**The task:**
Every entry must be copied word for word.
--
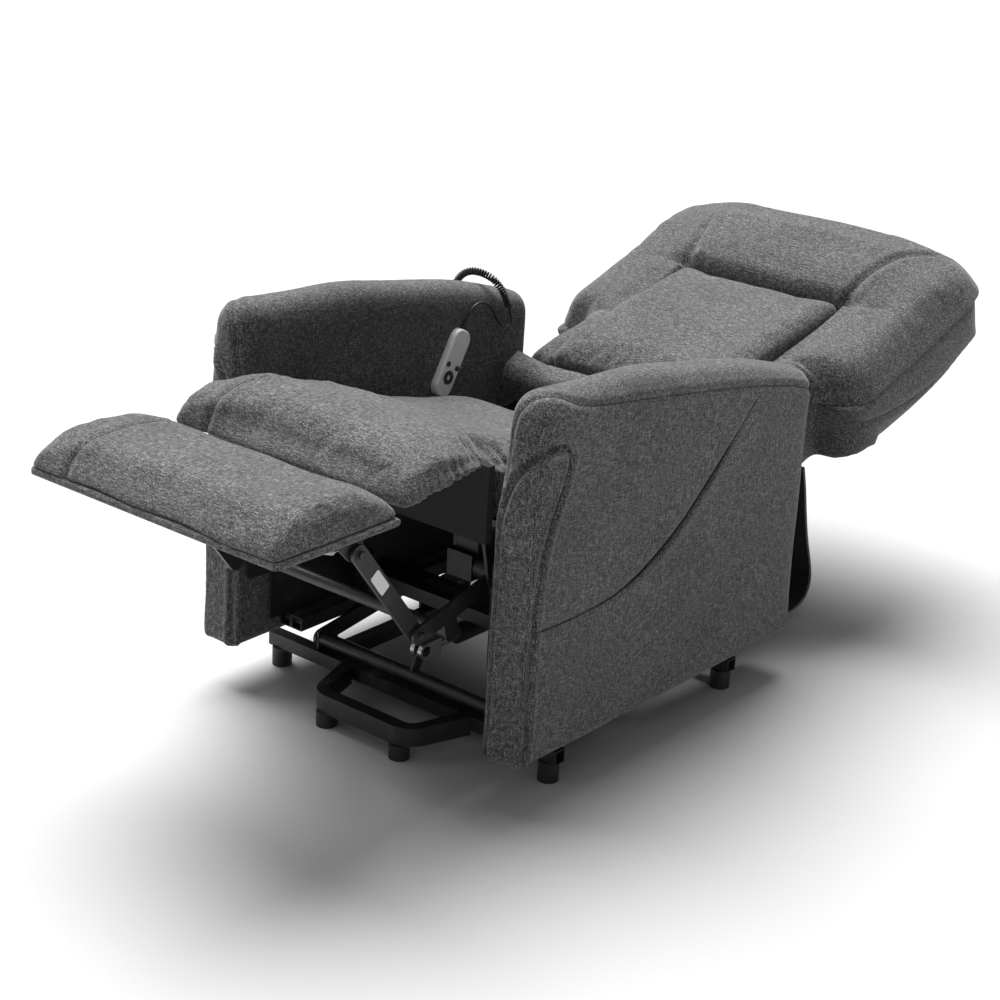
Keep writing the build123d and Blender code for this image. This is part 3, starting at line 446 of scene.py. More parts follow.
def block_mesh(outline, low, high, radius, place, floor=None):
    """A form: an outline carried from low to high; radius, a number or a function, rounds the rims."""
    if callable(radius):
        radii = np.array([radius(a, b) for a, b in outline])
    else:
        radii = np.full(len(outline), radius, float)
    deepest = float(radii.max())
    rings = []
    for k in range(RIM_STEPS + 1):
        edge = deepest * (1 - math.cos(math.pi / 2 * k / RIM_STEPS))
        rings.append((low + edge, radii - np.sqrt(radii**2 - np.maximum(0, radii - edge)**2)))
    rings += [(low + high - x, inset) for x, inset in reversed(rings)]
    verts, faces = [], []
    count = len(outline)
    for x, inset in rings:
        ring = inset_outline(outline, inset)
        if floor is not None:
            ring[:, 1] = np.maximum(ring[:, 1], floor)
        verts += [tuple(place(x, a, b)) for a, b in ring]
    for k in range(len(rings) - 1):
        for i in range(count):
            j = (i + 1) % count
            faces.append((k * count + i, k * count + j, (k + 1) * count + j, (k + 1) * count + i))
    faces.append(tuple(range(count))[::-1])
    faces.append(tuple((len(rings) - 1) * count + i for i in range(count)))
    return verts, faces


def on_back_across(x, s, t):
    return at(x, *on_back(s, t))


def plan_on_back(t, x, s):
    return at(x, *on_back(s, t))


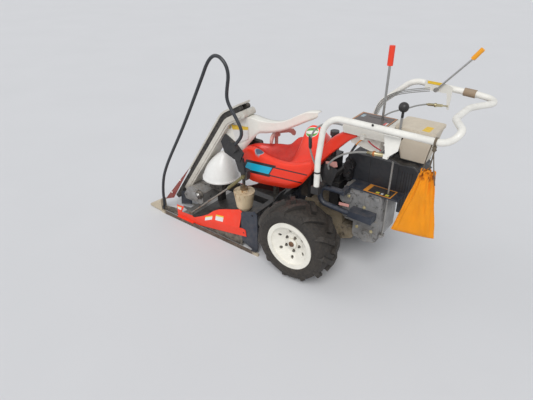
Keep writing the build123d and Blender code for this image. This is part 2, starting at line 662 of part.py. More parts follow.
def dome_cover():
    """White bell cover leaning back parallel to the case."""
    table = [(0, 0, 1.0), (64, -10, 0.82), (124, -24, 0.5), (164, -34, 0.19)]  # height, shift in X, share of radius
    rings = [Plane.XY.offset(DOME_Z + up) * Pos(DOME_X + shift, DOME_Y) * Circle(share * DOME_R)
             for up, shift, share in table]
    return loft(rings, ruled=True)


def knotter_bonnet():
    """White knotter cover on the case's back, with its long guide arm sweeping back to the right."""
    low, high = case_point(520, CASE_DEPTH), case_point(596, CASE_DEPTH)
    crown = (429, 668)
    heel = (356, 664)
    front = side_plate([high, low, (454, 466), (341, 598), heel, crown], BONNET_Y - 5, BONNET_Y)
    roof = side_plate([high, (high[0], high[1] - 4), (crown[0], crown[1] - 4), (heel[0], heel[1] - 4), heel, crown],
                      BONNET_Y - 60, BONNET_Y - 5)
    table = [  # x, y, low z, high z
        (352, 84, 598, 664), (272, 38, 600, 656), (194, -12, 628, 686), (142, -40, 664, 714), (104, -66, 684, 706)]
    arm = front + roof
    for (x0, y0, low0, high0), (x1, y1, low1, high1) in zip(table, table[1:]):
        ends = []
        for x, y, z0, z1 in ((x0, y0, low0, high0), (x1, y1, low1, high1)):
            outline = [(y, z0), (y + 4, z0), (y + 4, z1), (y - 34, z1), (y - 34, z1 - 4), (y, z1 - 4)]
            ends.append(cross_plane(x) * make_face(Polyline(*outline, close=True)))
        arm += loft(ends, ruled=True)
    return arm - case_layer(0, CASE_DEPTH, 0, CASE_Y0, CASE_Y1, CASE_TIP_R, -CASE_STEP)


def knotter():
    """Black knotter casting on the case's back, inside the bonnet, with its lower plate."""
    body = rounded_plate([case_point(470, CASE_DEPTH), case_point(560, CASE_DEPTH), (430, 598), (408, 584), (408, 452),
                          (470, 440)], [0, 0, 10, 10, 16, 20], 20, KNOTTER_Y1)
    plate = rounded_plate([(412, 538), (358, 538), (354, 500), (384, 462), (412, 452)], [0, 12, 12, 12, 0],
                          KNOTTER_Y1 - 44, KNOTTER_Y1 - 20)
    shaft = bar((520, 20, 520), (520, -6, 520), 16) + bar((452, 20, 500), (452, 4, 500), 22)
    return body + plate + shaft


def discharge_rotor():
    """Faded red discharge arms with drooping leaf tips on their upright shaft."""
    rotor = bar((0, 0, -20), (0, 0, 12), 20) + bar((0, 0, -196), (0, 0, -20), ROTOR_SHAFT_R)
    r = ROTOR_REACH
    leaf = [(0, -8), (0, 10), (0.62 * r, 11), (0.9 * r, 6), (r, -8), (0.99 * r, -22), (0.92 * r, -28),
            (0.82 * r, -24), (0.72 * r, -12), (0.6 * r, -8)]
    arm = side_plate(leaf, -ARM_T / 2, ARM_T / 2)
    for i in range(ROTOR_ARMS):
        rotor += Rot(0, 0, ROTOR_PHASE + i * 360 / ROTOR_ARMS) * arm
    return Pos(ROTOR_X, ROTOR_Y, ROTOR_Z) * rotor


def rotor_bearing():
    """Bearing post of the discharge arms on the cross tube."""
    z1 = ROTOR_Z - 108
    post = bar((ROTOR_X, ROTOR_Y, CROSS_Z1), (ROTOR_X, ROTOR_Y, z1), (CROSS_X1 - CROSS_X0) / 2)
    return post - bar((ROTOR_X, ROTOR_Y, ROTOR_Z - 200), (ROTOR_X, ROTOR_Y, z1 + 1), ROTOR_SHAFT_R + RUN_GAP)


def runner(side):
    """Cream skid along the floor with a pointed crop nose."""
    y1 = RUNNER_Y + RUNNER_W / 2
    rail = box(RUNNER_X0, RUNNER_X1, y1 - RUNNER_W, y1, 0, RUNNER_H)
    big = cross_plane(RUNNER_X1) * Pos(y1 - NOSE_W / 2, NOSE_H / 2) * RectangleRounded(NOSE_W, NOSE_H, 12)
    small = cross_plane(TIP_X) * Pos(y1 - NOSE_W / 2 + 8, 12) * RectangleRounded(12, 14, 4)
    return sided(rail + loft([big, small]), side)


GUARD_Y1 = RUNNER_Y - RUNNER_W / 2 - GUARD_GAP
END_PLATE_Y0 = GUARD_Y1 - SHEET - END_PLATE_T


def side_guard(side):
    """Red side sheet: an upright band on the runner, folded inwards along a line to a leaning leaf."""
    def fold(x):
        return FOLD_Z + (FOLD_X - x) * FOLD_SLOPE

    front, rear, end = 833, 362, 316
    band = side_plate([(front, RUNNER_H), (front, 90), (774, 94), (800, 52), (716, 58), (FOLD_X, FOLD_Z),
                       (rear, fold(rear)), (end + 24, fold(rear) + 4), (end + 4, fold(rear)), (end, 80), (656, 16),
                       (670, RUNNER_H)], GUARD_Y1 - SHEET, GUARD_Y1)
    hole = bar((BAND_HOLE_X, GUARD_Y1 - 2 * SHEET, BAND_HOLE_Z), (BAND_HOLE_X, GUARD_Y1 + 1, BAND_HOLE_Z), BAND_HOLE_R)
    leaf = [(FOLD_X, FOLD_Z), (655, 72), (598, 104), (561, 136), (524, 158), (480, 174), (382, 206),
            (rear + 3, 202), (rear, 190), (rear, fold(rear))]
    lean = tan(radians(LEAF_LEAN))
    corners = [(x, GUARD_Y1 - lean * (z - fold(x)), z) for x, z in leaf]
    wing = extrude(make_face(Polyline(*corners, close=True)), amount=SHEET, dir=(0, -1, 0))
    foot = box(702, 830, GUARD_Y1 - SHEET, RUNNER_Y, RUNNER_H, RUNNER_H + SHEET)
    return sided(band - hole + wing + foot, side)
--
**Task response:**
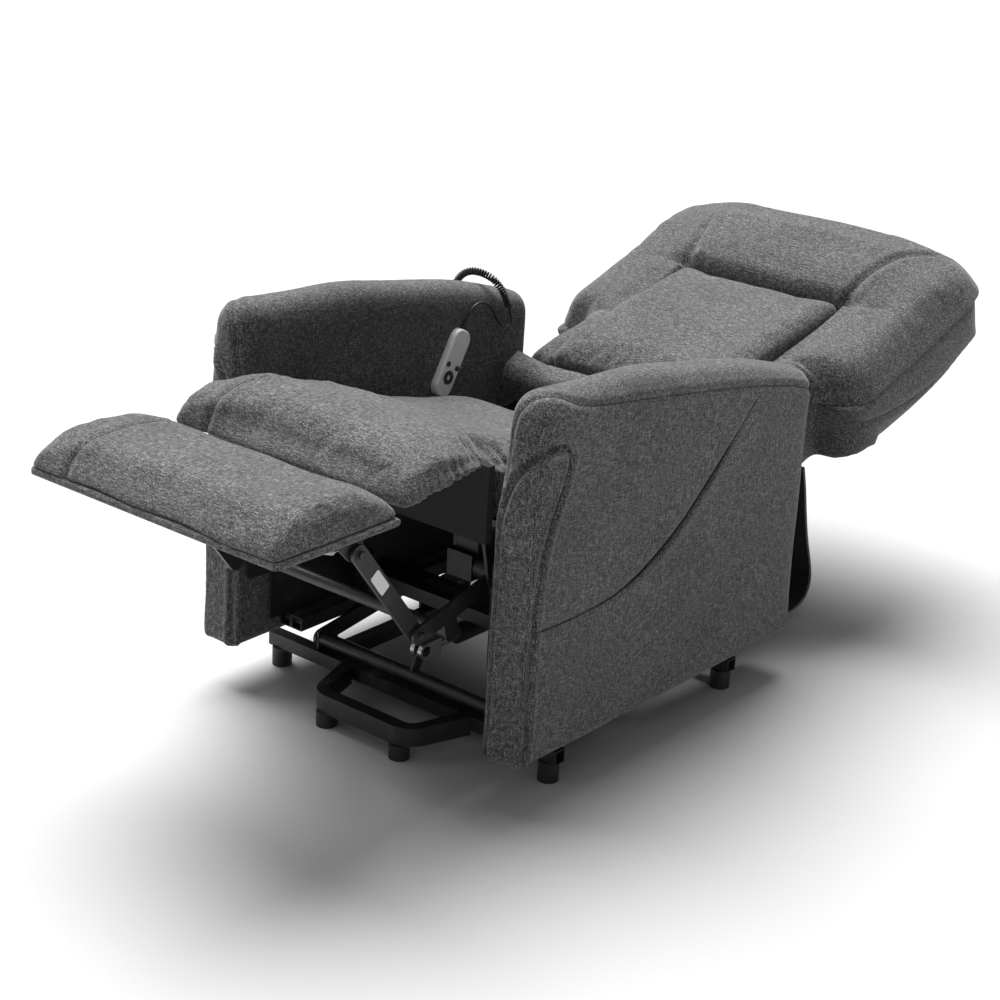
Keep writing the build123d and Blender code for this image. This is part 3, starting at line 446 of scene.py. More parts follow.
def block_mesh(outline, low, high, radius, place, floor=None):
    """A form: an outline carried from low to high; radius, a number or a function, rounds the rims."""
    if callable(radius):
        radii = np.array([radius(a, b) for a, b in outline])
    else:
        radii = np.full(len(outline), radius, float)
    deepest = float(radii.max())
    rings = []
    for k in range(RIM_STEPS + 1):
        edge = deepest * (1 - math.cos(math.pi / 2 * k / RIM_STEPS))
        rings.append((low + edge, radii - np.sqrt(radii**2 - np.maximum(0, radii - edge)**2)))
    rings += [(low + high - x, inset) for x, inset in reversed(rings)]
    verts, faces = [], []
    count = len(outline)
    for x, inset in rings:
        ring = inset_outline(outline, inset)
        if floor is not None:
            ring[:, 1] = np.maximum(ring[:, 1], floor)
        verts += [tuple(place(x, a, b)) for a, b in ring]
    for k in range(len(rings) - 1):
        for i in range(count):
            j = (i + 1) % count
            faces.append((k * count + i, k * count + j, (k + 1) * count + j, (k + 1) * count + i))
    faces.append(tuple(range(count))[::-1])
    faces.append(tuple((len(rings) - 1) * count + i for i in range(count)))
    return verts, faces


def on_back_across(x, s, t):
    return at(x, *on_back(s, t))


def plan_on_back(t, x, s):
    return at(x, *on_back(s, t))


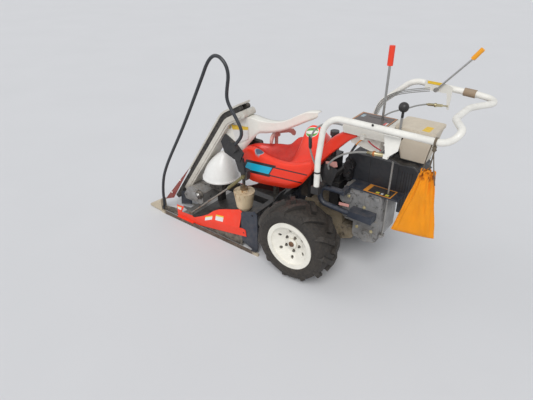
Keep writing the build123d and Blender code for this image. This is part 2, starting at line 662 of part.py. More parts follow.
def dome_cover():
    """White bell cover leaning back parallel to the case."""
    table = [(0, 0, 1.0), (64, -10, 0.82), (124, -24, 0.5), (164, -34, 0.19)]  # height, shift in X, share of radius
    rings = [Plane.XY.offset(DOME_Z + up) * Pos(DOME_X + shift, DOME_Y) * Circle(share * DOME_R)
             for up, shift, share in table]
    return loft(rings, ruled=True)


def knotter_bonnet():
    """White knotter cover on the case's back, with its long guide arm sweeping back to the right."""
    low, high = case_point(520, CASE_DEPTH), case_point(596, CASE_DEPTH)
    crown = (429, 668)
    heel = (356, 664)
    front = side_plate([high, low, (454, 466), (341, 598), heel, crown], BONNET_Y - 5, BONNET_Y)
    roof = side_plate([high, (high[0], high[1] - 4), (crown[0], crown[1] - 4), (heel[0], heel[1] - 4), heel, crown],
                      BONNET_Y - 60, BONNET_Y - 5)
    table = [  # x, y, low z, high z
        (352, 84, 598, 664), (272, 38, 600, 656), (194, -12, 628, 686), (142, -40, 664, 714), (104, -66, 684, 706)]
    arm = front + roof
    for (x0, y0, low0, high0), (x1, y1, low1, high1) in zip(table, table[1:]):
        ends = []
        for x, y, z0, z1 in ((x0, y0, low0, high0), (x1, y1, low1, high1)):
            outline = [(y, z0), (y + 4, z0), (y + 4, z1), (y - 34, z1), (y - 34, z1 - 4), (y, z1 - 4)]
            ends.append(cross_plane(x) * make_face(Polyline(*outline, close=True)))
        arm += loft(ends, ruled=True)
    return arm - case_layer(0, CASE_DEPTH, 0, CASE_Y0, CASE_Y1, CASE_TIP_R, -CASE_STEP)


def knotter():
    """Black knotter casting on the case's back, inside the bonnet, with its lower plate."""
    body = rounded_plate([case_point(470, CASE_DEPTH), case_point(560, CASE_DEPTH), (430, 598), (408, 584), (408, 452),
                          (470, 440)], [0, 0, 10, 10, 16, 20], 20, KNOTTER_Y1)
    plate = rounded_plate([(412, 538), (358, 538), (354, 500), (384, 462), (412, 452)], [0, 12, 12, 12, 0],
                          KNOTTER_Y1 - 44, KNOTTER_Y1 - 20)
    shaft = bar((520, 20, 520), (520, -6, 520), 16) + bar((452, 20, 500), (452, 4, 500), 22)
    return body + plate + shaft


def discharge_rotor():
    """Faded red discharge arms with drooping leaf tips on their upright shaft."""
    rotor = bar((0, 0, -20), (0, 0, 12), 20) + bar((0, 0, -196), (0, 0, -20), ROTOR_SHAFT_R)
    r = ROTOR_REACH
    leaf = [(0, -8), (0, 10), (0.62 * r, 11), (0.9 * r, 6), (r, -8), (0.99 * r, -22), (0.92 * r, -28),
            (0.82 * r, -24), (0.72 * r, -12), (0.6 * r, -8)]
    arm = side_plate(leaf, -ARM_T / 2, ARM_T / 2)
    for i in range(ROTOR_ARMS):
        rotor += Rot(0, 0, ROTOR_PHASE + i * 360 / ROTOR_ARMS) * arm
    return Pos(ROTOR_X, ROTOR_Y, ROTOR_Z) * rotor


def rotor_bearing():
    """Bearing post of the discharge arms on the cross tube."""
    z1 = ROTOR_Z - 108
    post = bar((ROTOR_X, ROTOR_Y, CROSS_Z1), (ROTOR_X, ROTOR_Y, z1), (CROSS_X1 - CROSS_X0) / 2)
    return post - bar((ROTOR_X, ROTOR_Y, ROTOR_Z - 200), (ROTOR_X, ROTOR_Y, z1 + 1), ROTOR_SHAFT_R + RUN_GAP)


def runner(side):
    """Cream skid along the floor with a pointed crop nose."""
    y1 = RUNNER_Y + RUNNER_W / 2
    rail = box(RUNNER_X0, RUNNER_X1, y1 - RUNNER_W, y1, 0, RUNNER_H)
    big = cross_plane(RUNNER_X1) * Pos(y1 - NOSE_W / 2, NOSE_H / 2) * RectangleRounded(NOSE_W, NOSE_H, 12)
    small = cross_plane(TIP_X) * Pos(y1 - NOSE_W / 2 + 8, 12) * RectangleRounded(12, 14, 4)
    return sided(rail + loft([big, small]), side)


GUARD_Y1 = RUNNER_Y - RUNNER_W / 2 - GUARD_GAP
END_PLATE_Y0 = GUARD_Y1 - SHEET - END_PLATE_T


def side_guard(side):
    """Red side sheet: an upright band on the runner, folded inwards along a line to a leaning leaf."""
    def fold(x):
        return FOLD_Z + (FOLD_X - x) * FOLD_SLOPE

    front, rear, end = 833, 362, 316
    band = side_plate([(front, RUNNER_H), (front, 90), (774, 94), (800, 52), (716, 58), (FOLD_X, FOLD_Z),
                       (rear, fold(rear)), (end + 24, fold(rear) + 4), (end + 4, fold(rear)), (end, 80), (656, 16),
                       (670, RUNNER_H)], GUARD_Y1 - SHEET, GUARD_Y1)
    hole = bar((BAND_HOLE_X, GUARD_Y1 - 2 * SHEET, BAND_HOLE_Z), (BAND_HOLE_X, GUARD_Y1 + 1, BAND_HOLE_Z), BAND_HOLE_R)
    leaf = [(FOLD_X, FOLD_Z), (655, 72), (598, 104), (561, 136), (524, 158), (480, 174), (382, 206),
            (rear + 3, 202), (rear, 190), (rear, fold(rear))]
    lean = tan(radians(LEAF_LEAN))
    corners = [(x, GUARD_Y1 - lean * (z - fold(x)), z) for x, z in leaf]
    wing = extrude(make_face(Polyline(*corners, close=True)), amount=SHEET, dir=(0, -1, 0))
    foot = box(702, 830, GUARD_Y1 - SHEET, RUNNER_Y, RUNNER_H, RUNNER_H + SHEET)
    return sided(band - hole + wing + foot, side)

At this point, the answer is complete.